We appreciate your input and apologize for any confusion caused by the earlier presentation of the data.

Point 2: In response: For the knockout of the FRB domain, we used the homologous recombination method, but because tor genes are double-copy genes, there are also double copies in the FRB domain. Despite our efforts, we encountered challenges in precisely determining the location of the other copy of the tor gene. I could not understand these consistent data, why not for using sequencing?

Response 2: Thank you for your comment. We observed that the torA gene is a single copy. We removed this part of the results to avoid any ambiguity or potential misinterpretation.

Point 3: Response in Due to the large number of genes involved, we did not perform a complementation experiment. If there were no complementation data, how to demonstrate data are solid?

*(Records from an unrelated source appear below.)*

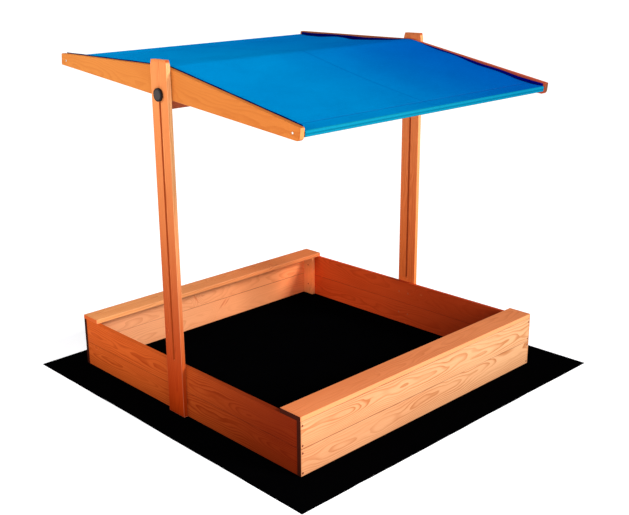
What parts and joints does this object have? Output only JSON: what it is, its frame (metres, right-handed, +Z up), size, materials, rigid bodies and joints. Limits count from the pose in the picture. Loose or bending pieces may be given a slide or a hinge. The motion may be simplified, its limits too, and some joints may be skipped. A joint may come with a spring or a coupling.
{
  "type": "sandbox with adjustable canopy cover",
  "caption": "Square wooden sandbox with seat boards and a fabric roof between slotted posts that slides down and closes the box as a cover.",
  "frame": {"origin": "middle of the ground sheet's underside, on the ground", "axes": "+X from the left post to the right post, +Y to the back, +Z up; the front edge of the roof is the lower one"},
  "size_m": [1.49, 1.49, 1.2065],
  "materials": {
    "stained_wood": "orange-brown stain, satin",
    "dowel_wood": "plain beech",
    "canvas": "blue coated polyester weave",
    "weed_membrane": "black nonwoven",
    "knob_plastic": "black, fine texture",
    "zinc_screws": "zinc plated",
    "zinc_hardware": "zinc plated",
    "brass": "turned"
  },
  "bodies": {
    "sandbox": {"ground_sheet": "weed_membrane", "front_lower_board": "stained_wood", "back_lower_board": "stained_wood", "left_lower_board": "stained_wood", "right_lower_board": "stained_wood", "front_upper_board": "stained_wood", "back_upper_board": "stained_wood", "left_upper_board": "stained_wood", "right_upper_board": "stained_wood", "front_seat": "stained_wood", "back_seat": "stained_wood", "seat_dowels": "dowel_wood", "front_left_corner_batten": "stained_wood", "front_right_corner_batten": "stained_wood", "back_left_corner_batten": "stained_wood", "back_right_corner_batten": "stained_wood", "left_post": "stained_wood", "right_post": "stained_wood", "corner_screws": "zinc_screws", "batten_screws": "zinc_screws", "post_screws": "zinc_screws"},
    "pivot_carriage": {"left_pivot_bolt": "zinc_hardware", "right_pivot_bolt": "zinc_hardware", "pivot_washers": "zinc_hardware"},
    "roof": {"left_arm": "stained_wood", "right_arm": "stained_wood", "front_batten": "stained_wood", "back_batten": "stained_wood", "ridge_bar": "stained_wood", "cross_beam": "stained_wood", "canopy": "canvas", "roof_screws": "zinc_screws"},
    "left_washer": {"left_knob_washer": "zinc_hardware"},
    "left_knob": {"left_knob": "knob_plastic", "left_knob_insert": "brass"},
    "right_washer": {"right_knob_washer": "zinc_hardware"},
    "right_knob": {"right_knob": "knob_plastic", "right_knob_insert": "brass"}
  },
  "joints": [
    {"name": "roof_lift", "type": "slide", "parent": "sandbox", "child": "pivot_carriage", "axis": [0, 0, 1], "range_m": [-0.8852, 0]},
    {"name": "roof_tilt", "type": "hinge", "parent": "pivot_carriage", "child": "roof", "pos_m": [0, 0, 1.0995], "axis": [1, 0, 0], "range_deg": [-6, 0]},
    {"name": "left_knob_travel", "type": "slide", "parent": "pivot_carriage", "child": "left_washer", "axis": [-1, 0, 0], "range_m": [0, 0.00187]},
    {"name": "left_knob_turn", "type": "hinge", "parent": "left_washer", "child": "left_knob", "pos_m": [-0.62, 0, 1.0995], "axis": [-1, 0, 0], "range_deg": [0, 540]},
    {"name": "right_knob_travel", "type": "slide", "parent": "pivot_carriage", "child": "right_washer", "axis": [1, 0, 0], "range_m": [0, 0.00187]},
    {"name": "right_knob_turn", "type": "hinge", "parent": "right_washer", "child": "right_knob", "pos_m": [0.62, 0, 1.0995], "axis": [1, 0, 0], "range_deg": [0, 540]}
  ],
  "couplings": [
    {"joint": "roof_tilt", "follows": "roof_lift", "rad_per_m": 0.1183},
    {"joint": "left_knob_travel", "follows": "left_knob_turn", "m_per_rad": 0.00019894},
    {"joint": "right_knob_travel", "follows": "right_knob_turn", "m_per_rad": 0.00019894}
  ]
}
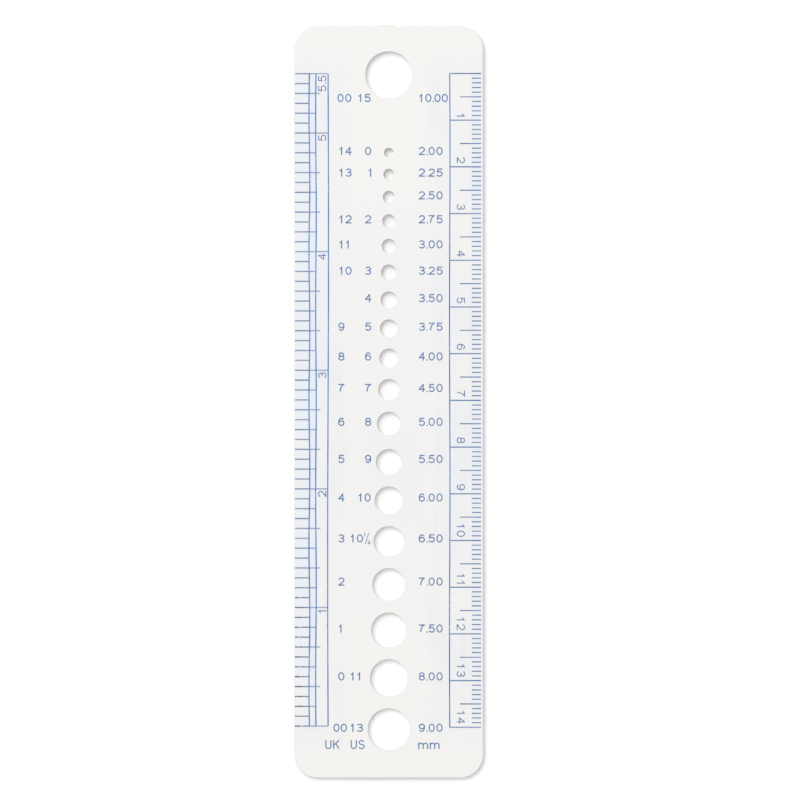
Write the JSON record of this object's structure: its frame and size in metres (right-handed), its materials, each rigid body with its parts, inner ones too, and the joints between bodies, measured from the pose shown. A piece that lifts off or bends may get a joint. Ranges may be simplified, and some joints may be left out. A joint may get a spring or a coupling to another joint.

Response 3: Thank you for your important suggestion. We understand that complementation experiments are commonly used to validate gene deletions. Therefore, to ensure the reliability of our data, we have conducted supplementary experiments on specific gene deletions, such as ΔsitA-C and Δppg1-C. Thank you again for your positive comments and valuable suggestions to improve the quality of our manuscript.

References:

(1) Yu F, Gu Q, Yun Y, et al. The TOR signaling pathway regulates vegetative development and virulence in Fusarium graminearum. New Phytol. 2014; 203(1): 219-32.

(2) Hua SS, Tarun AS, Pandey SN, Chang L, Chang PK. Characterization of AFLAV, a Tf1/Sushi retrotransposon from Aspergillus flavus. Mycopathologia. 2007 Feb;163(2):97-104.

(3) Chang PK, Scharfenstein LL, Mack B, Hua SST. Genome sequence of an Aspergillus flavus CA14 strain that is widely used in gene function studies. Microbiol Resour Announc. 2019 Aug 15;8(33):e00837-19.

(4) Zhu Z, Yang M, Yang G, Zhang B, Cao X, Yuan J, Ge F, Wang S. PP2C phosphatases Ptc1 and Ptc2 dephosphorylate PGK1 to regulate autophagy and aflatoxin synthesis in the pathogenic fungus Aspergillus flavus. mBio. 2023 Oct 31;14(5):e0097723.